Kim Murphy writes in today’s Los Angeles Times that younger generations in Ireland are turning away from Guinness, the quintessential Irish pint, to…Budweiser. And, also with an influx of cheaper labor from Eastern Europe, to some formerly unfamiliar brews. I can understand Murphy’s or Smithwick’s, but Budweiser just comes off as out of place.

…Even Guinness, it seems, is not immune to the forces of open markets, suburban sprawl and Ireland's evolution from an impoverished backwater of emigrants to one of Europe's economic powerhouses, a country that imports cheap labor now from Eastern Europe.

Even as sales have boomed elsewhere, Guinness has seen its business decline in Ireland over most of the last seven years, a trend that eased only slightly last year with a growth rate of 3.5%.

One does see a lot of Budweiser drinking going on in Ireland, but the Eastern European influence is undeniable, too; in some places out west, signs switch from English and Irish Gaelic to Irish and Polish.
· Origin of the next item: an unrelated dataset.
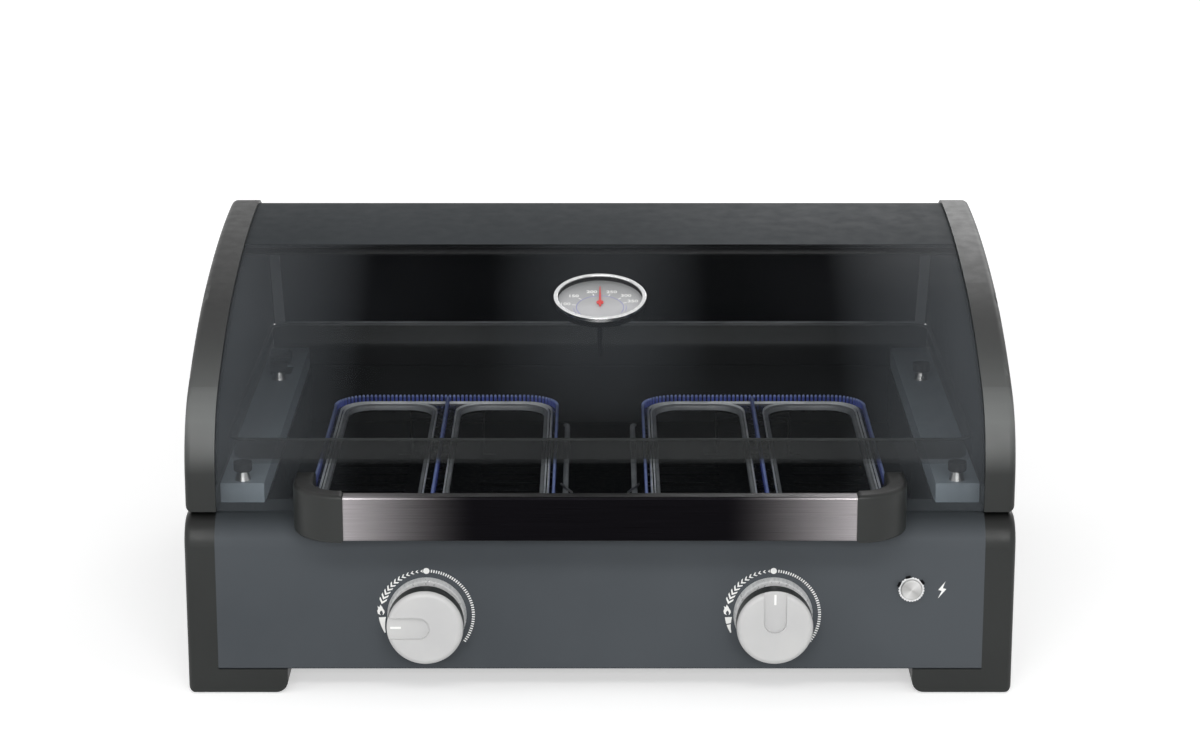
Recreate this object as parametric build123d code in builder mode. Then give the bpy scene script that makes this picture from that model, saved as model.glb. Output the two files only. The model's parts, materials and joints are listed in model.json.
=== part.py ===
from build123d import *
import os
from math import atan2, cos, degrees, hypot, radians, sin, sqrt, tan

os.makedirs("parts", exist_ok=True)

# Tabletop gas griddle with two burners under a rimmed plate and a see-through hinged hood.
# Millimetres. X runs to the right, Y to the back, Z up. The origin lies on the table under
# the middle of the whole, and the front of the object faces -Y.

# Whole body
body_width = 620.0
base_front = -216.0
base_depth = 472.0
sheet = 1.2
seat_gap = 0.3
sides = ((-1, "left"), (1, "right"))

# Moulded end caps of the base, with their feet
cap_thickness = 23.0
cap_edge_radius = 5.0
joint_height = 138.0
shoulder_radius = 22.0
foot_height = 19.3
foot_width = 75.0
foot_length = 70.0
foot_corner_radius = 9.0
foot_lift = 1.0
pad_thickness = 2.5
pad_margin = 11.0
pad_corner_radius = 8.0
screw_lug_width = 18.0
screw_lug_height = 16.0
screw_lug_depth = 14.0
screw_lug_low = 42.0
screw_lug_drop = 18.0

# Front panel
return_flange = 18.0
bend_radius = 2.0
front_lip_depth = 51.0
lip_drop = 8.0

# Bottom pan and rear panel
pan_flange = 12.0
pan_slot_length = 70.0
pan_slot_width = 5.0
pan_slot_rows = 7
pan_slot_pitch = 16.0
rear_setback = 12.0
rear_top_drop = 2.0
rear_flange = 20.0
shield_lap = 4.0
louvre_length = 60.0
louvre_width = 5.0
louvre_count = 5
louvre_pitch = 84.0
louvre_rows = 3
louvre_row_pitch = 15.0
louvre_drop = 38.0

# Side ledges, burner box and what sits on them
ledge_width = 33.0
ledge_rise = 15.0
ledge_lap = 38.0
ledge_front_overhang = 10.0
ledge_rear_gap = 4.0
side_clearance = 0.8
box_drop = 54.0
box_wall_top_drop = 2.0
box_front_gap = 12.0
box_rear_gap = 2.0
box_slot_length = 60.0
box_slot_width = 6.0
box_slot_rows = 6
box_slot_pitch = 24.0
peg_inset = 17.0
peg_front_inset = 10.0
peg_rear_inset = 102.0
peg_base_radius = 6.0
peg_top_radius = 4.0
peg_height = 7.0
collar_radius = 7.0
collar_edge_radius = 1.5
collar_height = 7.0

# Griddle plate
plate_side_gap = 6.0
plate_rear_gap = 49.0
plate_front_inset = 41.0
plate_height = 21.0
plate_floor = 4.0
plate_wall = 4.0
plate_corner_radius = 16.0
plate_edge_radius = 6.0
rim_edge_radius = 1.5
drain_width = 14.0
drain_length = 22.0
drain_rear_inset = 24.0
drain_wall = 2.5
drain_drop = 6.0

# Grease cup
cup_length = 118.0
cup_height = 36.0
cup_wall = 1.5
cup_drop = 46.0
cup_face_margin = 2.5
cup_face_thickness = 2.0
cup_tab_reach = 12.0
cup_tab_width = 18.0
cup_tab_height = 5.0
cup_clearance = 0.6

# Burners
burner_gap = 69.2
burner_side_gap = 28.6
burner_length = 302.0
burner_front_inset = 66.0
burner_drop = 20.0
burner_height = 12.0
burner_wall = 12.5
burner_rib = 24.0
burner_corner_radius = 30.0
burner_window_radius = 21.0
burner_edge_radius = 2.5
port_radius = 1.1
port_depth = 4.0
port_pitch = 9.5
port_end_margin = 36.0
mixer_radius = 9.5
mixer_bore_radius = 7.5
mixer_length = 130.0
mixer_reach = 18.0
mixer_drop = 9.0
mixer_flange_width = 2.5
mixer_flange_length = 10.0
mixer_flange_thickness = 3.0
support_width = 60.0
support_depth = 22.0
support_rear_inset = 30.0

# Gas valves, knobs and their bezels
knob_height = 62.6
knob_radius = 28.5
knob_thickness = 17.0
knob_edge_radius = 4.0
knob_mark_width = 17.0
knob_mark_overrun = 3.5
knob_mark_depth = 3.0
ring_radius = 26.0
ring_thickness = 5.5
hub_radius = 12.0
bezel_thickness = 5.0
bezel_bore_radius = 20.0
bezel_tooth_radius = 0.9
bezel_teeth = 60
push_travel = 3.0
push_gap = 0.5
left_knob_angle = 90.0
valve_radius = 14.0
valve_length = 33.0
valve_bore_radius = 9.0
valve_bore_depth = 8.0
cup_ring_thickness = 2.0
cup_ring_set_back = 1.0
stem_radius = 4.0
stem_fit = 0.1
stem_end_gap = 3.0
valve_end_wall = 2.7
riser_radius = 6.0
riser_set_back = 29.0
head_radius = 7.0
head_length = 14.0
injector_radius = 6.0
injector_tip_radius = 4.0
injector_tip_length = 8.0
jet_radius = 0.5
saddle_size = 18.0
saddle_overlap = 4.0

# Gas pipe and inlet
pipe_radius = 5.0
pipe_drop = 20.6
pipe_set_back = 17.0
pipe_stub = 22.0
pipe_bend_radius = 30.0
inlet_inset = 45.0
inlet_flange_radius = 11.0
inlet_flange_thickness = 3.0
inlet_thread_radius = 6.58
inlet_thread_length = 13.0
inlet_bore_radius = 3.0
inlet_body_length = 14.0
thread_chamfer = 0.8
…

Beer selections reflect the shift as well.

Wherever I go, I try to drink local, so in Ireland I’m not drinking Bud.

While in Sligo on the trail of poitin (that’s Irish moonshine to you and me), I stopped off for a meal and a pint at Andy Donaghy’s pub/restaurant Coach Lane. Unfortunately for my belly, the meal I'd been anticipating was not to be—I’d been delayed by a trio of moonshiners masquerading as musicians and Andy’s kitchen was closed for the night. I did, however, treat myself to a tasty late-night meal substitute of Guinness and Taytos.

Now, dat’s livin’.



Chuck said...

I miss Taytos! Fortunately I can still get a fix at the Irish Import Shop in Hollywood.

Matthew Rowley said...

Ahhhhh...I'll be up that way this weekend. Maybe time for a Taytos fix and some Irish bacon. Think I'll get a discount if I wear my freckles?